Below are entries. Copy exactly the lines running from the line that holds "Keep writing the" to the line that holds "that show through", with both ends included.

▸ Given information
---

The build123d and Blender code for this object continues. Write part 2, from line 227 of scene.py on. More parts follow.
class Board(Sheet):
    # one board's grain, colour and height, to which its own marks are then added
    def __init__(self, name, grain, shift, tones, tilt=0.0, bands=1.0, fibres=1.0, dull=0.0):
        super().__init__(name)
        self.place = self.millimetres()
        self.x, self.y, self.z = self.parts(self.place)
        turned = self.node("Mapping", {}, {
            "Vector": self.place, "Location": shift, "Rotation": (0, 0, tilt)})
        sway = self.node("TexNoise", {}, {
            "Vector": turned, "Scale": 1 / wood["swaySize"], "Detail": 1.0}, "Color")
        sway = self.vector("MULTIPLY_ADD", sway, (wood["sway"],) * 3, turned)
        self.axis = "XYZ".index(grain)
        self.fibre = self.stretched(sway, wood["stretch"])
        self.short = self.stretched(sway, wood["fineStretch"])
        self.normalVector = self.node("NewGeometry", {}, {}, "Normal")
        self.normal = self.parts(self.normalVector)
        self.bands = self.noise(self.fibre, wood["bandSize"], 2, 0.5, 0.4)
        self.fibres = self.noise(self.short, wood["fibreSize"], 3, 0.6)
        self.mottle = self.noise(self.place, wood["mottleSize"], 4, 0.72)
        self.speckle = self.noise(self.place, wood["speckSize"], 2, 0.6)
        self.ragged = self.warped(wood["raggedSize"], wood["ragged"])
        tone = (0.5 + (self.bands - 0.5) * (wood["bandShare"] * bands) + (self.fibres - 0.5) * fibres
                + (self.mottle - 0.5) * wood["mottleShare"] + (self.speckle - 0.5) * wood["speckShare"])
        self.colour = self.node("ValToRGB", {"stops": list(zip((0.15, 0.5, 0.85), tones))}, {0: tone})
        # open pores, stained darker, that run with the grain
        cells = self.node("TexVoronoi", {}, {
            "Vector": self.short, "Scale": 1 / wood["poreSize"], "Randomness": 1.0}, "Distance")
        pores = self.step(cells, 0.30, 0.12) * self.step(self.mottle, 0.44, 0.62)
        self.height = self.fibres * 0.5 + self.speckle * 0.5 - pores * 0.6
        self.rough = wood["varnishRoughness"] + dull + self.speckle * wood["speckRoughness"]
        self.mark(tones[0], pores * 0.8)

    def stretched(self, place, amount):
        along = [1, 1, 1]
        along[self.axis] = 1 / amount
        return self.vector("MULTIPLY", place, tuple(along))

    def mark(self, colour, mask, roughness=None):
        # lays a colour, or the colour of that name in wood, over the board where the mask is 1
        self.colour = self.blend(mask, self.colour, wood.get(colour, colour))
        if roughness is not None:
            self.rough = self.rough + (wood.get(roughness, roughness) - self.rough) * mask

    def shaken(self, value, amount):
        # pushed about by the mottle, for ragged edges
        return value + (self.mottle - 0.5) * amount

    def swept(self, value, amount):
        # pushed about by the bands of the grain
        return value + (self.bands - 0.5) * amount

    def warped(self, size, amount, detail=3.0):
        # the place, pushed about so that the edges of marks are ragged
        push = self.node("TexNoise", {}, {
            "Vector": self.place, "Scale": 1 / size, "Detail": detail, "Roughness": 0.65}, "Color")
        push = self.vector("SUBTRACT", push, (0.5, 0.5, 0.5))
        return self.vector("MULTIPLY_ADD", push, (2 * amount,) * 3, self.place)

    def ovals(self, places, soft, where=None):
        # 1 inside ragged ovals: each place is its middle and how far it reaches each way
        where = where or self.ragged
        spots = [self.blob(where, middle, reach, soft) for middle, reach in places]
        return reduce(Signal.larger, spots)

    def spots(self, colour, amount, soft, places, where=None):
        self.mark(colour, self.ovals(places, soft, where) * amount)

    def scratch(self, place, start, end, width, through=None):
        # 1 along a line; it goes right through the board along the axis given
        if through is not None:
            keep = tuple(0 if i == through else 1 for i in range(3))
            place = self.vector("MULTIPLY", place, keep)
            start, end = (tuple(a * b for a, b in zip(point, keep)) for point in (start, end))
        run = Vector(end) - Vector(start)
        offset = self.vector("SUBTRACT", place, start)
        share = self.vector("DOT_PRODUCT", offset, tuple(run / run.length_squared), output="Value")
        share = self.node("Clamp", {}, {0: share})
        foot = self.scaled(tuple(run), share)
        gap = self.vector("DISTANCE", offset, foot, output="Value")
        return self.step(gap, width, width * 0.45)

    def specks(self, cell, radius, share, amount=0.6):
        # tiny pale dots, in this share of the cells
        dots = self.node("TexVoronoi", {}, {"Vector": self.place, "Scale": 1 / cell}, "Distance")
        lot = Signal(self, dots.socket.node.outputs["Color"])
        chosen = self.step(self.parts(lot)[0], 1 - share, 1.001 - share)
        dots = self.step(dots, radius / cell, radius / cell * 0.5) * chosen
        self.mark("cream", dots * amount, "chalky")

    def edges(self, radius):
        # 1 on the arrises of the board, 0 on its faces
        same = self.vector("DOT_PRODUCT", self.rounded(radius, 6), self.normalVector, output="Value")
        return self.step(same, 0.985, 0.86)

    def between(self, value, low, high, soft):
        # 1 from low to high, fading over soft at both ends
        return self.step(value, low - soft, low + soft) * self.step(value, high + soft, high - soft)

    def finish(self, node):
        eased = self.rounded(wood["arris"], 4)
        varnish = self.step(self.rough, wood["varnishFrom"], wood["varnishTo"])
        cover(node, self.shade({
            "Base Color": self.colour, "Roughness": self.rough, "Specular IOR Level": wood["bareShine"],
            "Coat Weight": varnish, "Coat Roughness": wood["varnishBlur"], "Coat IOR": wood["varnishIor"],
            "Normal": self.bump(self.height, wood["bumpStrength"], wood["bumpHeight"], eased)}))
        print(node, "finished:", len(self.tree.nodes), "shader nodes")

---

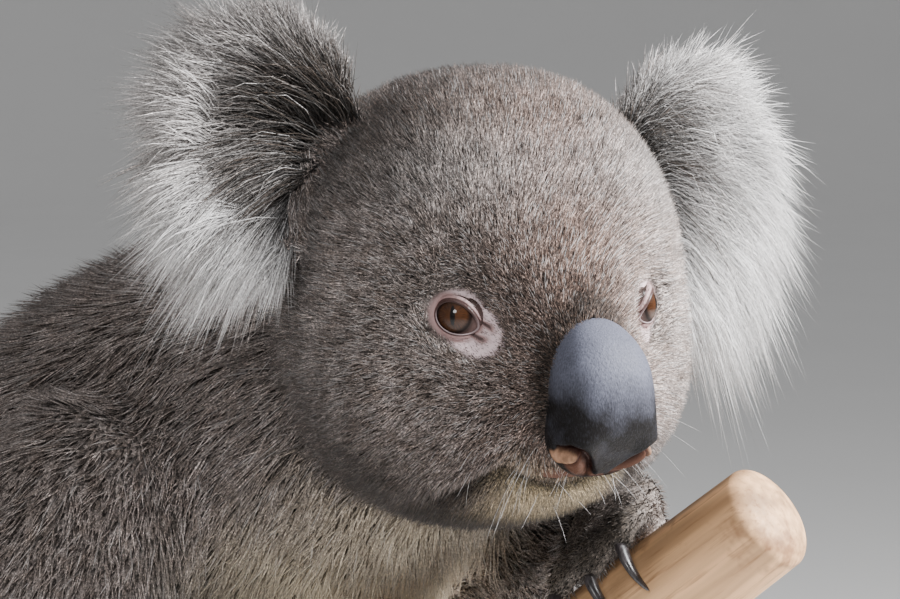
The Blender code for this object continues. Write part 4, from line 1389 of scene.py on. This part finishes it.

---

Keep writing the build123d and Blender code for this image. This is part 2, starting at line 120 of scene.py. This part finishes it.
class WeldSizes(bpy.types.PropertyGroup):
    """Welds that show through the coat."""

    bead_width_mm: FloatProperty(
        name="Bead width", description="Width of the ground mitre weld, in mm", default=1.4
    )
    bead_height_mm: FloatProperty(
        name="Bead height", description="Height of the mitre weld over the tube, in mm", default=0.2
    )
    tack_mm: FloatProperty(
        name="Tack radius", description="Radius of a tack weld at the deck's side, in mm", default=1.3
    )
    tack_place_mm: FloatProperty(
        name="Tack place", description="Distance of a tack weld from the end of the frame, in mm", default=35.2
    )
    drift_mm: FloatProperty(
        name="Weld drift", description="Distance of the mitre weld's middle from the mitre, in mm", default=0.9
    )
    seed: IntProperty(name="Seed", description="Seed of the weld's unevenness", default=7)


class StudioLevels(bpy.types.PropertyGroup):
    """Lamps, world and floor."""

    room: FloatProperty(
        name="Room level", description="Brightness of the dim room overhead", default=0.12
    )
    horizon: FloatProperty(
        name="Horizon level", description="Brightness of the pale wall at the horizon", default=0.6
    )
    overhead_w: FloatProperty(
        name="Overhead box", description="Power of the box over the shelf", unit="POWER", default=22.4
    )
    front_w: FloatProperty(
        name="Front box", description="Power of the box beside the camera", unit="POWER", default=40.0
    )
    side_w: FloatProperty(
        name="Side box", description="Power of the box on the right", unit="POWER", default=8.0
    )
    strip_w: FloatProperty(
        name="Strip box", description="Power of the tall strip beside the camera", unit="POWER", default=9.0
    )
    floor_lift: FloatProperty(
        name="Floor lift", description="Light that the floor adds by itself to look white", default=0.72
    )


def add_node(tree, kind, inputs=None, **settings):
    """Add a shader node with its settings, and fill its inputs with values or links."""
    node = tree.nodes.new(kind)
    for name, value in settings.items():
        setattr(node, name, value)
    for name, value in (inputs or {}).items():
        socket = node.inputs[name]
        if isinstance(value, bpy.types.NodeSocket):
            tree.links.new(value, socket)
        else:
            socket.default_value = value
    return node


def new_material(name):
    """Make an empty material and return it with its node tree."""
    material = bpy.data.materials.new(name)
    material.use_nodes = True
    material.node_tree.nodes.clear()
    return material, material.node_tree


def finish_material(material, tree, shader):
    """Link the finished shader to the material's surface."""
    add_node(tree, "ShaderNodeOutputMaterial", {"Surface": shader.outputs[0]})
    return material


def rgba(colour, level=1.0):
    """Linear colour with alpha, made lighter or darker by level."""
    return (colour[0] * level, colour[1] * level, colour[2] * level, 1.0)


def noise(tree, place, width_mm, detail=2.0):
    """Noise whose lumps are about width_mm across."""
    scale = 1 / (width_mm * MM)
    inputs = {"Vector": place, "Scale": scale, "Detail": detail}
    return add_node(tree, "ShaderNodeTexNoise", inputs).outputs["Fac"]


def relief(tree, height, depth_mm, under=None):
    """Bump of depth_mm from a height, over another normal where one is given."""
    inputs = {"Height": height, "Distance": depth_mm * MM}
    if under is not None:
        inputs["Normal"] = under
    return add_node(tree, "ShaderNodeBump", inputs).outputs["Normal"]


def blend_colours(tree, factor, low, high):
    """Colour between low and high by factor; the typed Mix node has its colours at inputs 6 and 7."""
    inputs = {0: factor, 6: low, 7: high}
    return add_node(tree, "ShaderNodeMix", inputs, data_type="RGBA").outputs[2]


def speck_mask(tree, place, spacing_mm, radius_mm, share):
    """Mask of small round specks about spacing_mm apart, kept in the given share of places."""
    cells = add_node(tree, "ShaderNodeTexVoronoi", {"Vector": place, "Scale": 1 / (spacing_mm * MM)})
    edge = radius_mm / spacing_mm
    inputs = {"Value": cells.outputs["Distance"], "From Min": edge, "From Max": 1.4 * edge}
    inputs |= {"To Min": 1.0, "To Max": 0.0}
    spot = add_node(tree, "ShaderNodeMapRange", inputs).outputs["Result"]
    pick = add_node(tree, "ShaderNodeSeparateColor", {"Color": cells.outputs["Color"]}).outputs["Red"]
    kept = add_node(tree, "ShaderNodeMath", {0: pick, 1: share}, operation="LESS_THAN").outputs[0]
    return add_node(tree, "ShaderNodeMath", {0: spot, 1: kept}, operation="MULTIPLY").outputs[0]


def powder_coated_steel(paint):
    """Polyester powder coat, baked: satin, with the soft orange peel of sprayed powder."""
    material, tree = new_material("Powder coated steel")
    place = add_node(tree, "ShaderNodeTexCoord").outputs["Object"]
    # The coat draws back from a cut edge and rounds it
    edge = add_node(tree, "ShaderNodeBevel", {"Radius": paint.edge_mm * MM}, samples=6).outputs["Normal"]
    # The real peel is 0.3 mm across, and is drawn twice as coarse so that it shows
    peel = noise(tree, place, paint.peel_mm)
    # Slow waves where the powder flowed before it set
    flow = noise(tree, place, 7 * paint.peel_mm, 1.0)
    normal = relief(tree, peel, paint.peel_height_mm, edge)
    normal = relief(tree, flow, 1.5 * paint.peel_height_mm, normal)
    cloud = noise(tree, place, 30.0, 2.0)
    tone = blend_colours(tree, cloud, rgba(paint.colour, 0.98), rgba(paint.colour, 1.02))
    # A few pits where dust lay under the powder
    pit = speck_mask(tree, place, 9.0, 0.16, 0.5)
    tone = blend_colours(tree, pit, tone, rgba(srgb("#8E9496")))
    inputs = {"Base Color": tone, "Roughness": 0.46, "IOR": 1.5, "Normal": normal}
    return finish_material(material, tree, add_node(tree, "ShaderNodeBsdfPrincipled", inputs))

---

▸ Finished exercise
Keep writing the build123d and Blender code for this image. This is part 2, starting at line 120 of scene.py. This part finishes it.
class WeldSizes(bpy.types.PropertyGroup):
    """Welds that show through the coat."""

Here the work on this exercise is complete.